In this formula, square brackets represent the concentrations, and the letters denote stoichiometric coefficients and chemical species.When \(K_{eq}\) is large, the equilibrium lies towards products, indicating more products than reactants at equilibrium. When it is small, the equilibrium favors reactants. In the case of cadmium sulfide dissociation, solid \(\mathrm{CdS}\) does not appear in the expression for \(K_{eq}\), since pure solids and liquids are omitted. Only the dissolved \(\mathrm{Cd}^{2+}\) and \(\mathrm{S}^{2-}\) concentrations are considered, demonstrating how the equilibrium constant only reflects changes in aqueous or gaseous species.

Dissociation Reaction

A dissociation reaction involves a compound breaking apart into two or more components. In this context, the dissociation of cadmium sulfide (\(\mathrm{CdS}\)) in water results in the production of cadmium ions (\(\mathrm{Cd}^{2+}\)) and sulfide ions (\(\mathrm{S}^{2-}\)). This is represented by the equation:

\[\mathrm{CdS}(s) \rightleftarrows \mathrm{Cd}^{2+}(aq) + \mathrm{S}^{2-}(aq)\]

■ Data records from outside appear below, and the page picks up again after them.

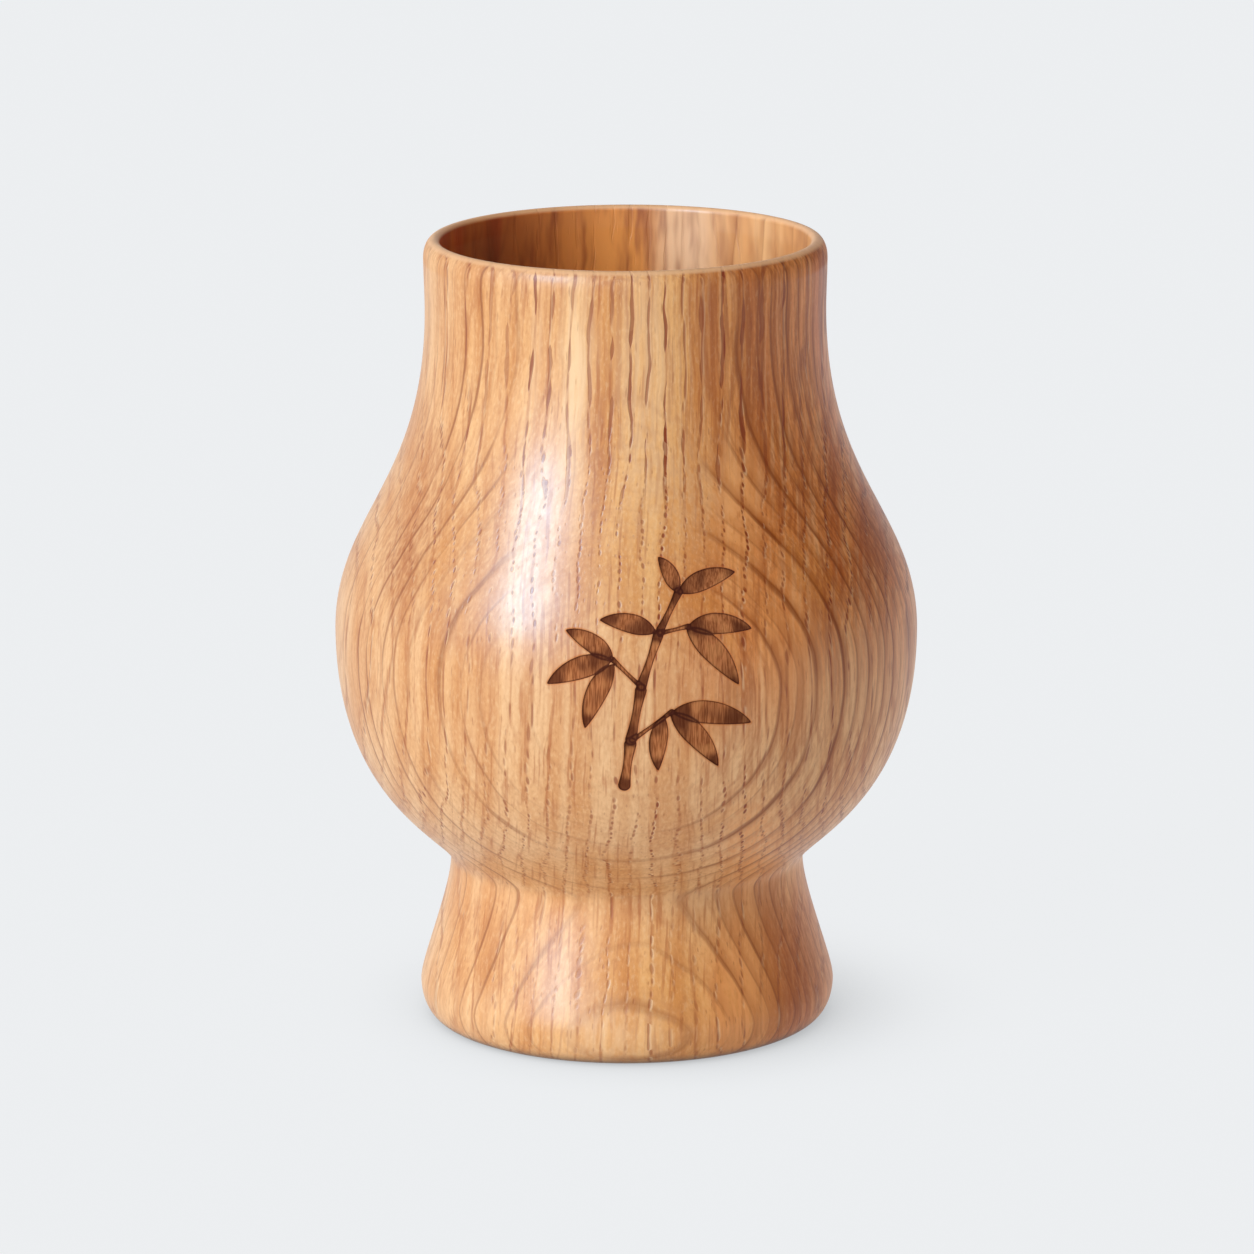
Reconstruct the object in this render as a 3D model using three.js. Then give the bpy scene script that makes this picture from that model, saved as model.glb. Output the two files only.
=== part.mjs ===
import * as THREE from 'three';

// A drinking cup turned from one blank of solid wood: a solid foot, a tight waist,
// a round belly and a narrow neck, hollowed through the mouth.
// Millimetres, +Z up. The origin is the centre of the flat ring that the cup stands on.

// Foot
const footRadius = 28.7;
const footEdgeInset = 2.7;
const footEdgeHeight = 4.7;

// The shallow hollow under the foot, and the flat ring left round it
const restRingWidth = 5;
const recessDepth = 1.4;
const recessSlope = 2.5;

// Waist, the narrowest place of the outside
const waistRadius = 24.4;
const waistAboveFootEdge = 17.4;

// Belly, the widest place
const bellyRadius = 40;
const bellyAboveWaist = 32.7;
const bellyWall = 3.5;

// Neck
const neckRadius = 27.3;
const neckAboveBelly = 44.8;
const neckWall = 2.5;

// Rim, a slight flare that ends in a lip, rounded off more on its outside than on its inside
const rimFlare = 0.15;
const rimAboveNeck = 9.4;
const lipThickness = 2.3;
const lipRoundHeight = 2.6;
const lipInnerRound = 0.8;

// Solid wood between the waist's height and the floor of the bowl
const bowlFloorBelowWaist = 3;

// How long a curve stays upright at an end, as a share of the height that it climbs
const grips = {
  footEdge: 0.13,
  underWaist: 0.26,
  overWaist: 0.13,
  underBelly: 0.757,
  overBelly: 0.347,
  underNeck: 0.551,
  rim: 0.35,
};

// An ellipse's quarter, drawn as one cubic curve
const ellipseGrip = 0.5523;

// Steps of the mesh: once round the axis, and along each stretch of the outline
const turnSteps = 60;
const edgeSteps = 5;
const sideSteps = 6;
const bellySteps = 12;
const shoulderSteps = 10;
const flareSteps = 2;
const lipOuterSteps = 4;
const lipInnerSteps = 3;

const finish = { color: '#cd9a68', roughness: 0.42, metalness: 0 };

// Heights above the table
const waistHeight = footEdgeHeight + waistAboveFootEdge;
const bellyHeight = waistHeight + bellyAboveWaist;
const neckHeight = bellyHeight + neckAboveBelly;
const cupHeight = neckHeight + rimAboveNeck;
const lipBase = cupHeight - lipRoundHeight;
const mouthEdge = cupHeight - lipInnerRound;
const bowlFloor = waistHeight - bowlFloorBelowWaist;

// Radii that follow from the sizes
const restRadius = footRadius - footEdgeInset;
const rimRadius = neckRadius + rimFlare;
const mouthRadius = rimRadius - lipThickness;
const crestRadius = mouthRadius + lipInnerRound;

function point(radius, height) {
  return new THREE.Vector2(radius, height);
}

// A stretch of outline that is upright at both of its ends
function uprightCurve(from, to, fromGrip, toGrip) {
  const climb = to.y - from.y;
  const leave = point(from.x, from.y + fromGrip * climb);
  const arrive = point(to.x, to.y - toGrip * climb);
  return new THREE.CubicBezierCurve(from, leave, arrive, to);
}

// The hollow under the foot and the flat ring round it
function undersidePoints() {
  const ringInside = restRadius - restRingWidth;
  return [point(0, recessDepth), point(ringInside - recessSlope, recessDepth), point(ringInside, 0)];
}

// From the table up to the start of the lip
function outsidePoints() {
  const footEdge = point(footRadius, footEdgeHeight);
  const waist = point(waistRadius, waistHeight);
  const belly = point(bellyRadius, bellyHeight);
  const neck = point(neckRadius, neckHeight);
  const rim = point(rimRadius, lipBase);
  const edge = new THREE.EllipseCurve(
    restRadius, footEdgeHeight, footEdgeInset, footEdgeHeight, -Math.PI / 2, 0,
  );
  return [
    edge.getPoints(edgeSteps),
    uprightCurve(footEdge, waist, grips.footEdge, grips.underWaist).getPoints(sideSteps),
    uprightCurve(waist, belly, grips.overWaist, grips.underBelly).getPoints(bellySteps),
    uprightCurve(belly, neck, grips.overBelly, grips.underNeck).getPoints(shoulderSteps),
    uprightCurve(neck, rim, grips.rim, grips.rim).getPoints(flareSteps),
  ].flat();
}

// Over the lip, from its outside to its inside
function lipPoints() {
  const outer = new THREE.EllipseCurve(
    crestRadius, lipBase, rimRadius - crestRadius, lipRoundHeight, 0, Math.PI / 2,
  );
  const inner = new THREE.EllipseCurve(
    crestRadius, mouthEdge, lipInnerRound, lipInnerRound, Math.PI / 2, Math.PI,
  );
  return [outer.getPoints(lipOuterSteps), inner.getPoints(lipInnerSteps)].flat();
}

// From the lip down to the middle of the bowl's floor
function insidePoints() {
  const mouth = point(mouthRadius, mouthEdge);
  const neck = point(neckRadius - neckWall, neckHeight);
  const belly = point(bellyRadius - bellyWall, bellyHeight);
  const bowl = new THREE.CubicBezierCurve(
    belly,
    point(belly.x, belly.y - ellipseGrip * (belly.y - bowlFloor)),
    point(belly.x * ellipseGrip, bowlFloor),
    point(0, bowlFloor),
  );
  return [
    uprightCurve(mouth, neck, grips.rim, grips.rim).getPoints(flareSteps),
    uprightCurve(neck, belly, grips.underNeck, grips.overBelly).getPoints(shoulderSteps),
    bowl.getPoints(bellySteps),
  ].flat();
}

// Stretches share their end points, so each place is kept once
function withoutRepeats(points) {
  return points.filter((place, i) => i === 0 || place.distanceTo(points[i - 1]) > 1e-6);
}

function turnedCup() {
  const outline = withoutRepeats([
    ...undersidePoints(),
    ...outsidePoints(),
    ...lipPoints(),
    ...insidePoints(),
  ]);
  const cup = new THREE.Mesh(
    new THREE.LatheGeometry(outline, turnSteps),
    new THREE.MeshStandardMaterial(finish),
  );
  cup.name = 'turned_cup';
  cup.rotation.x = Math.PI / 2;
  return cup;
}

const model = new THREE.Group();
model.add(turnedCup());

export default model;
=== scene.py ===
import math
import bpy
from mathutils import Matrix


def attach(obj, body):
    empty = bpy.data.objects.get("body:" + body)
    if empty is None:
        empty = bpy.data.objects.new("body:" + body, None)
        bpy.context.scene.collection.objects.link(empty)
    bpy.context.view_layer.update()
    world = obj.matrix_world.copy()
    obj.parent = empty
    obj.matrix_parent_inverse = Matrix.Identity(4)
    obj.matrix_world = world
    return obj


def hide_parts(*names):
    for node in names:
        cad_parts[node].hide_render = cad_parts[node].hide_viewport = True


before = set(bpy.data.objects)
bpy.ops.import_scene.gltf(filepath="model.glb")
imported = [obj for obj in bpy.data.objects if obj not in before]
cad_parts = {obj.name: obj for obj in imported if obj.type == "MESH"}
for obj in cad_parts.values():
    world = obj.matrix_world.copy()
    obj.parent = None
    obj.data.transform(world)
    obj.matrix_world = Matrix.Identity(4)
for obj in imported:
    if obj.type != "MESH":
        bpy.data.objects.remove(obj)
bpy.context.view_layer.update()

from types import SimpleNamespace

import bpy
import numpy as np
from mathutils import Matrix, Vector

MM = 0.001
PER_METRE = 1000.0

# Outside and inside of the cup, in millimetres, as the turned solid has them
FOOT_RADIUS = 28.7
FOOT_EDGE_INSET = 2.7
FOOT_EDGE_HEIGHT = 4.7
REST_RING_WIDTH = 5.0
RECESS_DEPTH = 1.4
RECESS_SLOPE = 2.5
WAIST_RADIUS = 24.4
WAIST_ABOVE_FOOT_EDGE = 17.4
BELLY_RADIUS = 40.0
BELLY_ABOVE_WAIST = 32.7
BELLY_WALL = 3.5
NECK_RADIUS = 27.3
NECK_ABOVE_BELLY = 44.8
NECK_WALL = 2.5
RIM_FLARE = 0.15
RIM_ABOVE_NECK = 9.4
LIP_THICKNESS = 2.3
LIP_ROUND_HEIGHT = 2.6
LIP_INNER_ROUND = 0.8
BOWL_FLOOR_BELOW_WAIST = 3.0

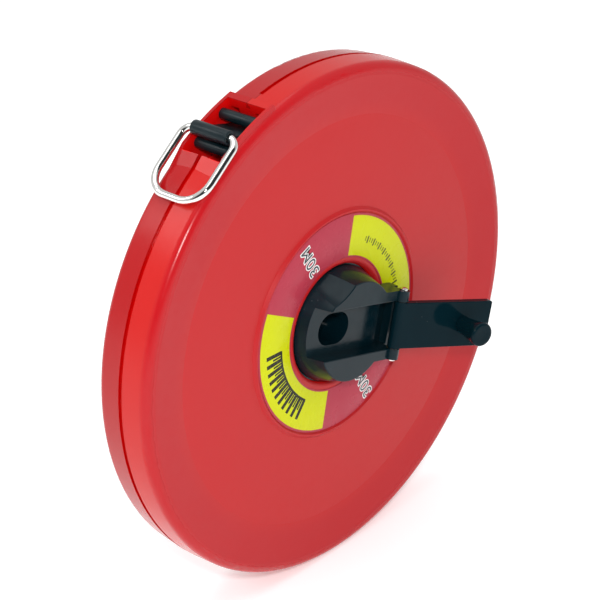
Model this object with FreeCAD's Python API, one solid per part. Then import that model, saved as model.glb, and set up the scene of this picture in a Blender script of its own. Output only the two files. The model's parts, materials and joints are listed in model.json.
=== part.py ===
import FreeCAD, Part
import math
import os

# Closed-case surveyor's tape reel. Millimetres.
# X runs across the case, Z is up with the case standing on its rim, and the reel's axis is Y.
# The back face lies in Y = 0 and the front face looks towards -Y.
# "front" below is a distance forward of the joint between the two case halves.

# ---- case ----
CASE_RADIUS = 77.5
CASE_DEPTH = 18.4
HALF_DEPTH = CASE_DEPTH / 2
RIM_WALL = 2.2
RIM_DRAFT = 0.45
RIM_FILLET = 2.4
FACE_WALL = 1.1
FACE_DISH = 1.8
LAND_INNER_RADIUS = 73.5
DISH_RADIUS = 62.0
RIM_CAVITY_HALF = 7.0
SEAM_WIDTH = 1.3
SEAM_DEPTH = 0.8
LIP_WALL = 1.15
LIP_HEIGHT = 1.8
LIP_GAP = 0.25
BACK_BOSS_RADIUS = 22.0
HUB_OPENING_RADIUS = 18.0

# ---- label and its raised border ----
BEAD_OUTER_RADIUS = 35.2
BEAD_HEIGHT = 0.8
LABEL_OUTER_RADIUS = 33.3
LABEL_INNER_RADIUS = 20.2
LABEL_THICKNESS = 0.18
LABEL_SEAT_RISE = 0.2

# ---- mouth, its raised frame and the two guide rollers ----
MOUTH_TOP_DEG = 111.3
MOUTH_BOTTOM_DEG = 125.9
MOUTH_HALF_WIDTH = 6.9
FRAME_RADIUS = CASE_RADIUS + 0.8
FRAME_HALF_WIDTH = 8.0
FRAME_TOP_DEG = 109.7
SEAM_STOP_DEG = 107.3
RAMP_MID_DEG = 128.7
RAMP_SIDE_DEG = 127.5
ROLLER_RADIUS = 1.6
ROLLER_HALF_LENGTH = 6.7
ROLLER_BORE = 0.86
ROLLER_PIN_RADIUS = 0.8
ROLLER_PIN_HALF = 8.3
ROLLERS = {"upper": (75.6, 114.0), "lower": (75.2, 122.2)}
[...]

The dissociation reaction is a reversible process that can reach equilibrium. In this state, the forward rate (dissolution of \(\mathrm{CdS}\)) equals the reverse rate (reformation of \(\mathrm{CdS}\)), maintaining dynamic balance.Le Châtelier's Principle plays a critical role in understanding how such reactions behave when system changes occur. For instance, adding more \(\mathrm{Cd}^{2+}\) or \(\mathrm{S}^{2-}\) will shift the equilibrium towards solid \(\mathrm{CdS}\) formation, as the system strives to reduce the concentration of these increased ions by recombining them back into the solid state. Conversely, removing any of these ions will shift the equilibrium toward more dissociation of \(\mathrm{CdS}\). This exemplifies the flexibility of equilibrium systems in their response to external stress.